Blink and they might disappear, dissolve into darkness – fly in league with the night
A Passion Like No Other is emblematic of Yiadom-Boakye's enigmatic magic – of her ability to conjure on canvas an uncanniness of spirit – a "presence that disturbs", to invoke a phrase from the Romantic poet William Wordsworth – whose depth of character is as indisputable as its depiction is evanescent. What makes Yiadom-Boakye's subjects so emphatically affecting is that their attachment to the world they inhabit, not unlike our attachment to ours, is tenebrously tenuous. Blink and they might disappear, dissolve into darkness – fly in league with the night. In fact, they were never here in the first place. However alluring we may find the aura of the personas presented in paintings such as The Cream and The Taste (2013) or Citrine By The Ounce (2014), luminous meditations on meditation, they have no actual correspondence to real people who live or have ever lived in our world. A supreme fiction wrought in the foundry of the artist's mind, they are mere pigments of the artist's imagination.
"Lynette creates the characters that populate her paintings like a writer builds a character in a novel," Tate's director of exhibitions, Andrea Schlieker, tells BBC Culture. "They're invented characters. And she gives them a space in her paintings that is quite unusual in that it is so timeless.
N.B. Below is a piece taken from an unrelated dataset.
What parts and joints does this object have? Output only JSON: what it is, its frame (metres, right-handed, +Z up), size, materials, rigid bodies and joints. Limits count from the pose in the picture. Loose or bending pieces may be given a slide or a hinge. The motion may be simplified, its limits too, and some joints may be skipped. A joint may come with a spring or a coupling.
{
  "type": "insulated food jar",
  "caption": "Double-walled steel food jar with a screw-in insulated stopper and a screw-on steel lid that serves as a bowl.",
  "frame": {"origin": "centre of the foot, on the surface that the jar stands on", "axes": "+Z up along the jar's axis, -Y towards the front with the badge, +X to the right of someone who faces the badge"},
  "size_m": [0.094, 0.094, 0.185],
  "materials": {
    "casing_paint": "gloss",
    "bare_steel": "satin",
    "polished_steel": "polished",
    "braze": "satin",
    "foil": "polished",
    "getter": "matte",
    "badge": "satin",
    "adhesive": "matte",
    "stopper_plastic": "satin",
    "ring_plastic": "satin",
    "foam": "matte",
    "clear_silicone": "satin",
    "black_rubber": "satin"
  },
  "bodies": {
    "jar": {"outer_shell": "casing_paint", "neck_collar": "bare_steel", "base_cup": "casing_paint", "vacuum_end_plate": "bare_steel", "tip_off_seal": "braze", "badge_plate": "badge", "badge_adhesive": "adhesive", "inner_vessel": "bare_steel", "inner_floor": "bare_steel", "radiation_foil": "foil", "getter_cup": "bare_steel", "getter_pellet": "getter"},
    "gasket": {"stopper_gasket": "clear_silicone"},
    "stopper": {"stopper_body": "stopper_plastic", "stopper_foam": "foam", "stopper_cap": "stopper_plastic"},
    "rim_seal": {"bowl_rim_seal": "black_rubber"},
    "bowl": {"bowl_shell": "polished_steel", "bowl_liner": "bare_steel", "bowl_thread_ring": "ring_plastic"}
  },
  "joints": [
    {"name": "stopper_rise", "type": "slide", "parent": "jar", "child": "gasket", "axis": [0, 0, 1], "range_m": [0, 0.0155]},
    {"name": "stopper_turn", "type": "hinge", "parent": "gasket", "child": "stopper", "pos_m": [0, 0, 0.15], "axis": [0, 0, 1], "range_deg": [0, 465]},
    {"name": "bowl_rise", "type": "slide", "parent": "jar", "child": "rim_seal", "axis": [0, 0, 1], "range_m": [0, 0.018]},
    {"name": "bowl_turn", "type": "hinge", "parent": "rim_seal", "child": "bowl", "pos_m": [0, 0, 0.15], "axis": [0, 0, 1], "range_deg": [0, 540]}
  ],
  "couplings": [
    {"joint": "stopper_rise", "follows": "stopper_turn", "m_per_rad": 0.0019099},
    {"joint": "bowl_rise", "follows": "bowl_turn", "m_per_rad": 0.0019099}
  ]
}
She avoids anything in the clothing, in accessories, in the interiors or exteriors they inhabit, that relates or that could associate the particular portrait with a particular period. So I think that the timelessness that she very, very deliberately creates aids the exploration of the inner life. Everything is really guided for the viewer to this exploration of the inner life. The states of the soul, the sort of deep humanity that is expressed by each of these figures, which seem so real. It is hard, I think, for viewers to believe that they are all invented."
A painter of the invisible
Born in London in 1977 to parents who had emigrated in the 1960s from Ghana, not long after the former British colony had gained its independence in 1957, Yiadom-Boakye has spent the past two decades mapping the inner lives of her poetic constructs. Consisting of some 70 oil paintings and charcoal drawings created by the artist since 2003, when she graduated with an MA from the Royal Academy Schools, the exhibition invites visitors into an imaginary world that is at once profoundly familiar and unsettlingly strange. We recognise the mute language of furtive glances and latent gestures with which the characters in her narratives communicate with each other – in works such as Pale for the Rapture (2016), a diptych of deep introversion – from our own secret lexicon of unspoken expressions that we thought no one had ever noticed.
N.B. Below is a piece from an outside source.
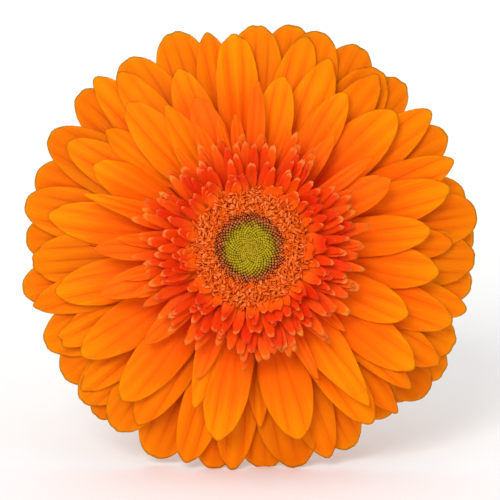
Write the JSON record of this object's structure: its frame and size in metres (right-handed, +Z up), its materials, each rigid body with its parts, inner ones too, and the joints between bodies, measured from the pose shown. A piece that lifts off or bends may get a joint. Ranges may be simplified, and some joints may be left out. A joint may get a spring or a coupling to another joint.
{
  "type": "cut gerbera",
  "caption": "Cut double gerbera with bright orange ray florets, a red-orange collar of short florets and a green eye, lying on its side with its bare stem behind it.",
  "frame": {"origin": "middle of the flower's base box, on the surface it lies on", "axes": "+Z up, the flower faces -Y and slightly up, the stem runs towards +Y"},
  "size_m": [0.11, 0.317, 0.1052],
  "materials": {
    "front_petal": "satin",
    "middle_petal": "satin",
    "back_petal": "satin",
    "inner_petal": "satin",
    "trans_floret": "satin",
    "open_disc_floret": "matte",
    "closed_disc_bud": "matte",
    "pappus": "matte",
    "bract_green": "matte",
    "stem_green": "matte"
  },
  "bodies": {
    "root": {"ray_florets_back": "back_petal", "ray_floret_middle_01": "middle_petal", "ray_floret_middle_02": "middle_petal", "ray_floret_middle_03": "middle_petal", "ray_floret_middle_04": "middle_petal", "ray_floret_middle_05": "middle_petal", "ray_floret_middle_06": "middle_petal", "ray_floret_middle_07": "middle_petal", "ray_floret_middle_08": "middle_petal", "ray_floret_middle_09": "middle_petal", "ray_floret_middle_10": "middle_petal", "ray_floret_middle_11": "middle_petal", "ray_floret_middle_12": "middle_petal", "ray_floret_middle_13": "middle_petal", "ray_floret_middle_14": "middle_petal", "ray_floret_middle_15": "middle_petal", "ray_floret_middle_16": "middle_petal", "ray_floret_middle_17": "middle_petal", "ray_floret_middle_18": "middle_petal", "ray_floret_middle_19": "middle_petal", "ray_floret_middle_20": "middle_petal", "ray_floret_middle_21": "middle_petal", "ray_floret_middle_22": "middle_petal", "ray_floret_front_01": "front_petal", "ray_floret_front_02": "front_petal", "ray_floret_front_03": "front_petal", "ray_floret_front_04": "front_petal", "ray_floret_front_05": "front_petal", "ray_floret_front_06": "front_petal", "ray_floret_front_07": "front_petal", "ray_floret_front_08": "front_petal", "ray_floret_front_09": "front_petal", "ray_floret_front_10": "front_petal", "ray_floret_front_11": "front_petal", "ray_floret_front_12": "front_petal", "ray_floret_front_13": "front_petal", "ray_floret_front_14": "front_petal", "ray_floret_front_15": "front_petal", "ray_floret_front_16": "front_petal", "ray_floret_front_17": "front_petal", "ray_floret_front_18": "front_petal", "ray_floret_front_19": "front_petal", "ray_floret_front_20": "front_petal", "ray_floret_front_21": "front_petal", "ray_floret_front_22": "front_petal", "ray_floret_front_23": "front_petal", "ray_floret_front_24": "front_petal", "ray_floret_front_25": "front_petal", "ray_florets_inner": "inner_petal", "trans_florets_outer": "trans_floret", "trans_florets_middle": "trans_floret", "trans_florets_inner": "trans_floret", "disc_florets_open": "open_disc_floret", "disc_buds": "closed_disc_bud", "ovaries_and_pappus": "pappus", "receptacle": "bract_green", "bracts_inner": "bract_green", "bracts_outer": "bract_green", "stem": "stem_green"}
  },
  "joints": []
}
But Yiadom-Boakye notices everything. "She constructs her characters from scrapbooks that she has accumulated over the years," explains Schlieker. "These visual ledgers of obsessive observation, we're told, are filled with photographs of friends and family but also postcards of famous paintings she admires, or something ripped out of a magazine – a glance, a light, a gesture. All of this is fed into the creation of these extraordinary characters, this extraordinary mystery." It is tempting to infer from Schlieker's evocative description – "a glance, a light, a gesture" – that the imagination of the artist is most attentively attuned to the French Impressionists' fascination with the fleeting. In truth, the teasing texture of her riddling narratives aligns them more closely with the indecipherable shadows of Walter Sickert, say, or John Singer Sargent – sources the artist herself has cited. Light and colour in Yiadom-Boakye's work is rarely the subject itself, and more often an inscrutable dimension of her subject's consciousness. "She constructs these narratives that are for us to unravel and they are all so mysterious," says Schlieker. "At first glance, you look at the painting and you think 'oh yeah, I recognise this; it's a portrait of somebody unknown to me'. But the more you look at it, the more mysterious it becomes, especially with the very few carefully inserted details."
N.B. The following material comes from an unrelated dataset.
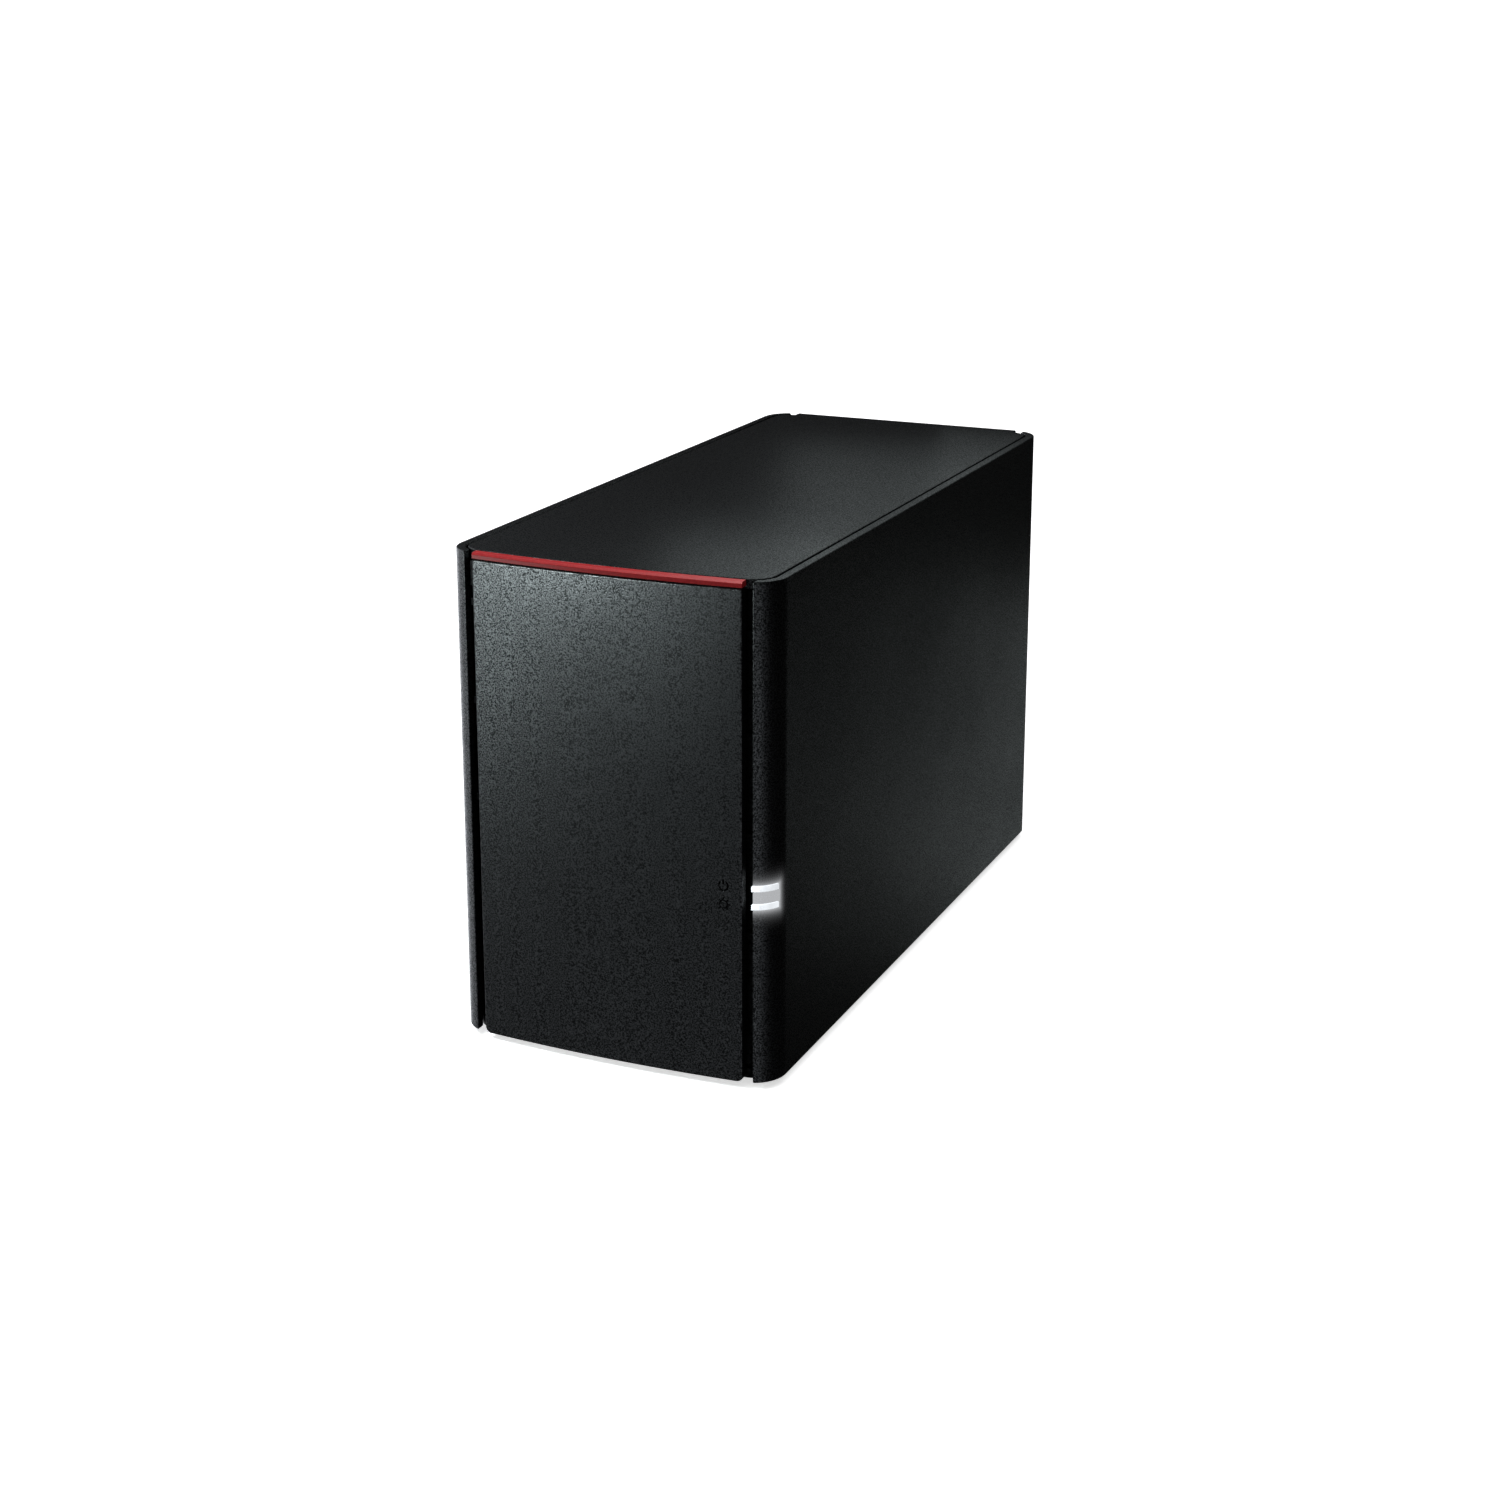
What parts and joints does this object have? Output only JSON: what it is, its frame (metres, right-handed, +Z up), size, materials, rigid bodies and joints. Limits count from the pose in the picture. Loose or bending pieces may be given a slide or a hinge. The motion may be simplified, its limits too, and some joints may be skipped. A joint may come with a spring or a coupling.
{
  "type": "network attached storage",
  "caption": "Upright black network storage box with side shells, a bowed pull-off front cover with a red top line, light bars, and drives in trays inside.",
  "frame": {"origin": "on the resting surface, at the middle of the box's footprint", "axes": "+Z up, the front cover faces -Y, the lights are on the +X side"},
  "size_m": [0.087, 0.205, 0.127],
  "materials": {
    "shell": "fine-textured matte black",
    "frame": "plain black moulding",
    "accent": "glossy deep red",
    "rubber": "matte black rubber",
    "steel": "zinc-plated sheet and screws",
    "drive_metal": "cast, matte",
    "lid_metal": "satin stamped lid",
    "tray": "dark grey moulding",
    "lever": "blue release lever",
    "board": "green circuit board",
    "chip": "black package",
    "socket": "black connector",
    "port_shield": "bright port shield",
    "fan": "black fan moulding",
    "light": "white light guide, lit",
    "plug": "off-white plug",
    "capacitor": "sleeved can",
    "heatsink": "finned, satin",
    "button": "black push button"
  },
  "bodies": {
    "chassis": {"left_side_shell": "shell", "right_side_shell": "shell", "top_cover": "shell", "base_tray": "frame", "front_frame": "frame", "rear_panel": "shell", "drive_cage": "steel", "main_board": "board", "backplane_board": "board", "edge_socket": "socket", "processor": "chip", "heatsink": "heatsink", "memory_chip": "chip", "capacitor": "capacitor", "lan_jack": "port_shield", "usb_port": "port_shield", "power_inlet": "socket", "power_switch": "socket", "function_switch": "socket", "lower_light_bar": "light", "upper_light_bar": "light", "light_board": "board", "light_lead": "rubber", "light_plug": "plug", "fan_frame": "fan", "fan_lead": "rubber", "fan_plug": "plug", "foot_1": "rubber", "case_screw_1": "steel", "fan_screw_1": "steel", "foot_2": "rubber", "case_screw_2": "steel", "fan_screw_2": "steel", "foot_3": "rubber", "case_screw_3": "steel", "fan_screw_3": "steel", "foot_4": "rubber", "case_screw_4": "steel", "fan_screw_4": "steel", "drive_connector_1": "socket", "drive_connector_2": "socket"},
    "front_cover": {"front_cover": "shell", "accent_strip": "accent"},
    "fan_rotor": {"fan_rotor": "fan"},
    "power_button": {"power_button": "button"},
    "function_button": {"function_button": "button"},
    "drive_tray_1": {"tray_1": "tray", "drive_body_1": "drive_metal", "drive_lid_1": "lid_metal", "drive_board_1": "board", "tray_screw_1_1": "steel", "tray_screw_1_2": "steel"},
    "lever_1": {"tray_lever_1": "lever"},
    "drive_tray_2": {"tray_2": "tray", "drive_body_2": "drive_metal", "drive_lid_2": "lid_metal", "drive_board_2": "board", "tray_screw_2_1": "steel", "tray_screw_2_2": "steel"},
    "lever_2": {"tray_lever_2": "lever"}
  },
  "joints": [
    {"name": "front_cover_slide", "type": "slide", "parent": "chassis", "child": "front_cover", "axis": [0, -1, 0], "range_m": [0, 0.2]},
    {"name": "drive_1_slide", "type": "slide", "parent": "chassis", "child": "drive_tray_1", "axis": [0, -1, 0], "range_m": [0, 0.16]},
    {"name": "lever_1_press", "type": "hinge", "parent": "drive_tray_1", "child": "lever_1", "pos_m": [-0.0162, -0.0946, 0.058], "axis": [-1, 0, 0], "range_deg": [0, 2.5], "stiffness_Nm_per_rad": 0.3},
    {"name": "drive_2_slide", "type": "slide", "parent": "chassis", "child": "drive_tray_2", "axis": [0, -1, 0], "range_m": [0, 0.16]},
    {"name": "lever_2_press", "type": "hinge", "parent": "drive_tray_2", "child": "lever_2", "pos_m": [0.0162, -0.0946, 0.058], "axis": [-1, 0, 0], "range_deg": [0, 2.5], "stiffness_Nm_per_rad": 0.3},
    {"name": "fan_spin", "type": "hinge", "parent": "chassis", "child": "fan_rotor", "pos_m": [0, 0.0915, 0.08], "axis": [0, -1, 0], "continuous": true},
    {"name": "power_button_press", "type": "slide", "parent": "chassis", "child": "power_button", "axis": [0, -1, 0], "range_m": [0, 0.0012], "stiffness_N_per_m": 300},
    {"name": "function_button_press", "type": "slide", "parent": "chassis", "child": "function_button", "axis": [0, -1, 0], "range_m": [0, 0.0008], "stiffness_N_per_m": 300}
  ],
  "couplings": [
    {"joint": "drive_1_slide", "follows": "front_cover_slide", "ratio": 0.8},
    {"joint": "drive_2_slide", "follows": "front_cover_slide", "ratio": 0.8}
  ]
}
Yes, the details. Though Yiadom-Boakye's paintings may seem ruthlessly stripped of ephemeral particularities, whittled to poignancy and a rawness of intimate vibe, frequently she interrupts the sprawling spareness with an intriguing prop, on loan from elsewhere, that complicates our reading. That frilly ruff, for instance, in A Passion Like No Other – a carnivalesque flourish that calls to mind an outmoded accessory of the 16th Century or the comedic costume of a pantomime Pierrot. Once spotted, these curious accouterments are everywhere, and often take the animated shape of displaced animals: a guffawing fox at the foot of the smiling figure in Black Allegiance to the Cunning (2018), the lemony passerine that perches on the finger of a bespectacled man in All Manner of Comforts (2016), or the piqued owl contemplating prey in The Matters (2016). "She unsettles the viewer," observes Schlieker, "in a very gentle and interesting way. And you realize that you're looking at puzzles and mysterious constructions that you have to unravel yourself. It's not as easy as it might look at first glance." Enriching our effort to crack the code of her retinal riddles is Yiadom-Boakye's profound knowledge of the past masters that her canvases quote. Much has been made of how the crimson robe of Singer-Sargent's Dr Pozzi at Home (1881) is conflated with the spectral scarlet of the coat that vibrates from Sickert's 1892 portrait of Minnie Cunningham to establish a vibrant bloodline that pulses in the gaping gown of Yiadom-Boakye's seminal painting First (2003) – the earliest work in the exhibition – only to recur in later works such as A Number of Preoccupations (2010).
More subtle, perhaps, is the reinvention of the chessboard tiles on which Vermeer has staged his archetypal tableaux, The Music Lesson (1662-65) and The Art of Painting (1666-68). In Yiadom-Boakye's hands, the geometry relaxes into something less rigidly choreographed; something more real. In her recent painting To Improvise a Mountain (2018), for instance, which repurposes the orthogonal tiles from Vermeer's works, an ambiguous drama glimpsed in the clenched fist of the recumbent figure transforms the scene as the urgency of passion supersedes cerebral allegory. Amid all this intense teasing, I can't help wondering if what is really being unraveled and put back together again in Yiadom-Boakye's work is the history of art itself. It is no secret that portraiture in Western art is a Facebook of white power and male privilege. For centuries, the genre knew itself as a luxury of the Empire. In many ways, Yiadom-Boakye's heads turn the conventions on theirs. The dearth of black likenesses in European visual culture has given the artist a yawning void to fill, and a blank slate. Would Yiadom-Boakye, who participated in the acclaimed Ghana Freedom pavilion at the Venice Biennale in 2019, ever characterize herself as playing such a role? "Lynette doesn't really like to comment too much on this," says Schlieker, "but she has talked about what she calls 'the infinite possibility of blackness' and of black life, and how she wants to move beyond stereotypes and expectations to a different reality." Still, just in her forties, she already has. What more can anyone ask from art than that?